Exercise description: Quote all entries in full, exactly.

[Dataset records]
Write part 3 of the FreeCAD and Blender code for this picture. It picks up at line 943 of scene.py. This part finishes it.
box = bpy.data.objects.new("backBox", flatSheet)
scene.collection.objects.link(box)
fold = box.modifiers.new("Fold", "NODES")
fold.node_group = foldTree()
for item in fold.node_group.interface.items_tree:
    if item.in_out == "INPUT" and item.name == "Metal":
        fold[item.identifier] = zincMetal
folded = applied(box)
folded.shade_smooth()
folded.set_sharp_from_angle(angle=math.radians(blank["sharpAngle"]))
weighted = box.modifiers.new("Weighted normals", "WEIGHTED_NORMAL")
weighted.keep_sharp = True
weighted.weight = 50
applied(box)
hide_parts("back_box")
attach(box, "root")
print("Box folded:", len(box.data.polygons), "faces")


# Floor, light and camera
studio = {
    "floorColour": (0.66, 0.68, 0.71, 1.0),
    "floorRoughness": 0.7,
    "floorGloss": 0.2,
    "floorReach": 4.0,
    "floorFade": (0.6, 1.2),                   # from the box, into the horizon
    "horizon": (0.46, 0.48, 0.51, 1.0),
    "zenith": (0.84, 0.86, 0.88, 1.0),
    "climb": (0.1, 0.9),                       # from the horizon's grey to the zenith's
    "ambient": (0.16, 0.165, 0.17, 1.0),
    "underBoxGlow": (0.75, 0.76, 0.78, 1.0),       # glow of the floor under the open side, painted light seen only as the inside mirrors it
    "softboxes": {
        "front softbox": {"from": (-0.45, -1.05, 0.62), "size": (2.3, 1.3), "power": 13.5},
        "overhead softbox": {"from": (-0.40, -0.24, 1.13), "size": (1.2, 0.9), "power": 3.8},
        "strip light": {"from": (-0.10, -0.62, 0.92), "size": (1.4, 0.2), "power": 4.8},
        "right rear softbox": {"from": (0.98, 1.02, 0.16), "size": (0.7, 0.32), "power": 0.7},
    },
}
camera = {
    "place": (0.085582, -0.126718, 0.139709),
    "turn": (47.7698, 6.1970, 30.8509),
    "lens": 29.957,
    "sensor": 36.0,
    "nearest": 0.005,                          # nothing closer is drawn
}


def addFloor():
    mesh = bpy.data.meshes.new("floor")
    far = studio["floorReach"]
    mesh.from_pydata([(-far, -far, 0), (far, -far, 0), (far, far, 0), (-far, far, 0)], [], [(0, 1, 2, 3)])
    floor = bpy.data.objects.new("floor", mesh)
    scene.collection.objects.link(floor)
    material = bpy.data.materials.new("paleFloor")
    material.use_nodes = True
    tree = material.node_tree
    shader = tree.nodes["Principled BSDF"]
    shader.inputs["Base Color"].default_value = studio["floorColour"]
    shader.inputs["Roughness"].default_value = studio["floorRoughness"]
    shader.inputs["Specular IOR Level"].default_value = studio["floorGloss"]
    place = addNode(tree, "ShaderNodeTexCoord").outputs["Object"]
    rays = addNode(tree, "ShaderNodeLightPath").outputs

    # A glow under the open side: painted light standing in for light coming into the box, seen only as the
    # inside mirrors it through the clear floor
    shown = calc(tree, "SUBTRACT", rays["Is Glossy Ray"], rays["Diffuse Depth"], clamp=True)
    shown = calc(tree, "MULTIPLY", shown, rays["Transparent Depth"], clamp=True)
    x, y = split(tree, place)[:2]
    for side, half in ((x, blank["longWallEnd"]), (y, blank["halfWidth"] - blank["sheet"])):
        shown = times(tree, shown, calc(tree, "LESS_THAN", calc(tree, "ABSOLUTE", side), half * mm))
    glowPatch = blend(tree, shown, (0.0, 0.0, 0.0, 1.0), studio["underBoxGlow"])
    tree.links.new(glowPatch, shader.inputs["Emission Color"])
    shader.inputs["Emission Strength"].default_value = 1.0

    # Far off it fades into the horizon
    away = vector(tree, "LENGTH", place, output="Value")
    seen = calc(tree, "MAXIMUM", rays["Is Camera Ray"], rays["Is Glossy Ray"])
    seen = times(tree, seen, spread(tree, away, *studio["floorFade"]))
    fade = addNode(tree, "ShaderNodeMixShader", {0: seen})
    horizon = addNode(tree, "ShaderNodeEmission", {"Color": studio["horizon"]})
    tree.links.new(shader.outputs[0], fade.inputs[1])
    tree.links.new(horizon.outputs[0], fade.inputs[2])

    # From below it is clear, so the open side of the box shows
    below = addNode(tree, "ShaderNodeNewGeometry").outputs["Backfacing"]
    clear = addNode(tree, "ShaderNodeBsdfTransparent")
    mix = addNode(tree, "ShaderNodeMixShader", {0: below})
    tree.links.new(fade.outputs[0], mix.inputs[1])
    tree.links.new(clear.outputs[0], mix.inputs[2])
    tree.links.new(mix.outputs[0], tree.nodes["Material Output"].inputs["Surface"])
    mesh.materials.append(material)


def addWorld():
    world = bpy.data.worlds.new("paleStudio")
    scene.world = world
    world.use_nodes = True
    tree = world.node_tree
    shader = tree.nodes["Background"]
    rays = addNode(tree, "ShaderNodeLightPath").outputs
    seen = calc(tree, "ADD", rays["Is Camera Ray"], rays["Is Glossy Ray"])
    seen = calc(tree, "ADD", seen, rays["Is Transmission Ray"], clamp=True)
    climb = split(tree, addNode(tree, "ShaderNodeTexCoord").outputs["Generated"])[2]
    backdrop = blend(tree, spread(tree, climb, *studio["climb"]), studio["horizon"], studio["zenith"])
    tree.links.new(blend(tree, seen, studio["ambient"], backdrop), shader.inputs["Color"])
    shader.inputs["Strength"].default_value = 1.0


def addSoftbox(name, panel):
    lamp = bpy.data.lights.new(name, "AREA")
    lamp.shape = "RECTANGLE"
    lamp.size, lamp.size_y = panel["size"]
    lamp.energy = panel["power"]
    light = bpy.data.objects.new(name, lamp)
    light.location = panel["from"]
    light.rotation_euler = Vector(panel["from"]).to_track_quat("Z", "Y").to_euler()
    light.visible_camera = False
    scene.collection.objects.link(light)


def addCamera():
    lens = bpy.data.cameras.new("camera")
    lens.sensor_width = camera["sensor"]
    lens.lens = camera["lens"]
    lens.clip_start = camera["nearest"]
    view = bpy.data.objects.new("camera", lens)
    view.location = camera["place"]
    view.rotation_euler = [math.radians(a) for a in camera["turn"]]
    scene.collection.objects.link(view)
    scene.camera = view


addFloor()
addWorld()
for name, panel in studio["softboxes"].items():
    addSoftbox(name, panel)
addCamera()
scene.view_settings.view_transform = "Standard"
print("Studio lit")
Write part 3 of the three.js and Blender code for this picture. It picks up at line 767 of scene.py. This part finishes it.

Solution:
Write part 3 of the FreeCAD and Blender code for this picture. It picks up at line 943 of scene.py. This part finishes it.
box = bpy.data.objects.new("backBox", flatSheet)
scene.collection.objects.link(box)
fold = box.modifiers.new("Fold", "NODES")
fold.node_group = foldTree()
for item in fold.node_group.interface.items_tree:
    if item.in_out == "INPUT" and item.name == "Metal":
        fold[item.identifier] = zincMetal
folded = applied(box)
folded.shade_smooth()
folded.set_sharp_from_angle(angle=math.radians(blank["sharpAngle"]))
weighted = box.modifiers.new("Weighted normals", "WEIGHTED_NORMAL")
weighted.keep_sharp = True
weighted.weight = 50
applied(box)
hide_parts("back_box")
attach(box, "root")
print("Box folded:", len(box.data.polygons), "faces")


# Floor, light and camera
studio = {
    "floorColour": (0.66, 0.68, 0.71, 1.0),
    "floorRoughness": 0.7,
    "floorGloss": 0.2,
    "floorReach": 4.0,
    "floorFade": (0.6, 1.2),                   # from the box, into the horizon
    "horizon": (0.46, 0.48, 0.51, 1.0),
    "zenith": (0.84, 0.86, 0.88, 1.0),
    "climb": (0.1, 0.9),                       # from the horizon's grey to the zenith's
    "ambient": (0.16, 0.165, 0.17, 1.0),
    "underBoxGlow": (0.75, 0.76, 0.78, 1.0),       # glow of the floor under the open side, painted light seen only as the inside mirrors it
    "softboxes": {
        "front softbox": {"from": (-0.45, -1.05, 0.62), "size": (2.3, 1.3), "power": 13.5},
        "overhead softbox": {"from": (-0.40, -0.24, 1.13), "size": (1.2, 0.9), "power": 3.8},
        "strip light": {"from": (-0.10, -0.62, 0.92), "size": (1.4, 0.2), "power": 4.8},
        "right rear softbox": {"from": (0.98, 1.02, 0.16), "size": (0.7, 0.32), "power": 0.7},
    },
}
camera = {
    "place": (0.085582, -0.126718, 0.139709),
    "turn": (47.7698, 6.1970, 30.8509),
    "lens": 29.957,
    "sensor": 36.0,
    "nearest": 0.005,                          # nothing closer is drawn
}


def addFloor():
    mesh = bpy.data.meshes.new("floor")
    far = studio["floorReach"]
    mesh.from_pydata([(-far, -far, 0), (far, -far, 0), (far, far, 0), (-far, far, 0)], [], [(0, 1, 2, 3)])
    floor = bpy.data.objects.new("floor", mesh)
    scene.collection.objects.link(floor)
    material = bpy.data.materials.new("paleFloor")
    material.use_nodes = True
    tree = material.node_tree
    shader = tree.nodes["Principled BSDF"]
    shader.inputs["Base Color"].default_value = studio["floorColour"]
    shader.inputs["Roughness"].default_value = studio["floorRoughness"]
    shader.inputs["Specular IOR Level"].default_value = studio["floorGloss"]
    place = addNode(tree, "ShaderNodeTexCoord").outputs["Object"]
    rays = addNode(tree, "ShaderNodeLightPath").outputs

    # A glow under the open side: painted light standing in for light coming into the box, seen only as the
    # inside mirrors it through the clear floor
    shown = calc(tree, "SUBTRACT", rays["Is Glossy Ray"], rays["Diffuse Depth"], clamp=True)
    shown = calc(tree, "MULTIPLY", shown, rays["Transparent Depth"], clamp=True)
    x, y = split(tree, place)[:2]
    for side, half in ((x, blank["longWallEnd"]), (y, blank["halfWidth"] - blank["sheet"])):
        shown = times(tree, shown, calc(tree, "LESS_THAN", calc(tree, "ABSOLUTE", side), half * mm))
    glowPatch = blend(tree, shown, (0.0, 0.0, 0.0, 1.0), studio["underBoxGlow"])
    tree.links.new(glowPatch, shader.inputs["Emission Color"])
    shader.inputs["Emission Strength"].default_value = 1.0

    # Far off it fades into the horizon
    away = vector(tree, "LENGTH", place, output="Value")
    seen = calc(tree, "MAXIMUM", rays["Is Camera Ray"], rays["Is Glossy Ray"])
    seen = times(tree, seen, spread(tree, away, *studio["floorFade"]))
    fade = addNode(tree, "ShaderNodeMixShader", {0: seen})
    horizon = addNode(tree, "ShaderNodeEmission", {"Color": studio["horizon"]})
    tree.links.new(shader.outputs[0], fade.inputs[1])
    tree.links.new(horizon.outputs[0], fade.inputs[2])

    # From below it is clear, so the open side of the box shows
    below = addNode(tree, "ShaderNodeNewGeometry").outputs["Backfacing"]
    clear = addNode(tree, "ShaderNodeBsdfTransparent")
    mix = addNode(tree, "ShaderNodeMixShader", {0: below})
    tree.links.new(fade.outputs[0], mix.inputs[1])
    tree.links.new(clear.outputs[0], mix.inputs[2])
    tree.links.new(mix.outputs[0], tree.nodes["Material Output"].inputs["Surface"])
    mesh.materials.append(material)


def addWorld():
    world = bpy.data.worlds.new("paleStudio")
    scene.world = world
    world.use_nodes = True
    tree = world.node_tree
    shader = tree.nodes["Background"]
    rays = addNode(tree, "ShaderNodeLightPath").outputs
    seen = calc(tree, "ADD", rays["Is Camera Ray"], rays["Is Glossy Ray"])
    seen = calc(tree, "ADD", seen, rays["Is Transmission Ray"], clamp=True)
    climb = split(tree, addNode(tree, "ShaderNodeTexCoord").outputs["Generated"])[2]
    backdrop = blend(tree, spread(tree, climb, *studio["climb"]), studio["horizon"], studio["zenith"])
    tree.links.new(blend(tree, seen, studio["ambient"], backdrop), shader.inputs["Color"])
    shader.inputs["Strength"].default_value = 1.0


def addSoftbox(name, panel):
    lamp = bpy.data.lights.new(name, "AREA")
    lamp.shape = "RECTANGLE"
    lamp.size, lamp.size_y = panel["size"]
    lamp.energy = panel["power"]
    light = bpy.data.objects.new(name, lamp)
    light.location = panel["from"]
    light.rotation_euler = Vector(panel["from"]).to_track_quat("Z", "Y").to_euler()
    light.visible_camera = False
    scene.collection.objects.link(light)


def addCamera():
    lens = bpy.data.cameras.new("camera")
    lens.sensor_width = camera["sensor"]
    lens.lens = camera["lens"]
    lens.clip_start = camera["nearest"]
    view = bpy.data.objects.new("camera", lens)
    view.location = camera["place"]
    view.rotation_euler = [math.radians(a) for a in camera["turn"]]
    scene.collection.objects.link(view)
    scene.camera = view


addFloor()
addWorld()
for name, panel in studio["softboxes"].items():
    addSoftbox(name, panel)
addCamera()
scene.view_settings.view_transform = "Standard"
print("Studio lit")
Write part 3 of the three.js and Blender code for this picture. It picks up at line 767 of scene.py. This part finishes it.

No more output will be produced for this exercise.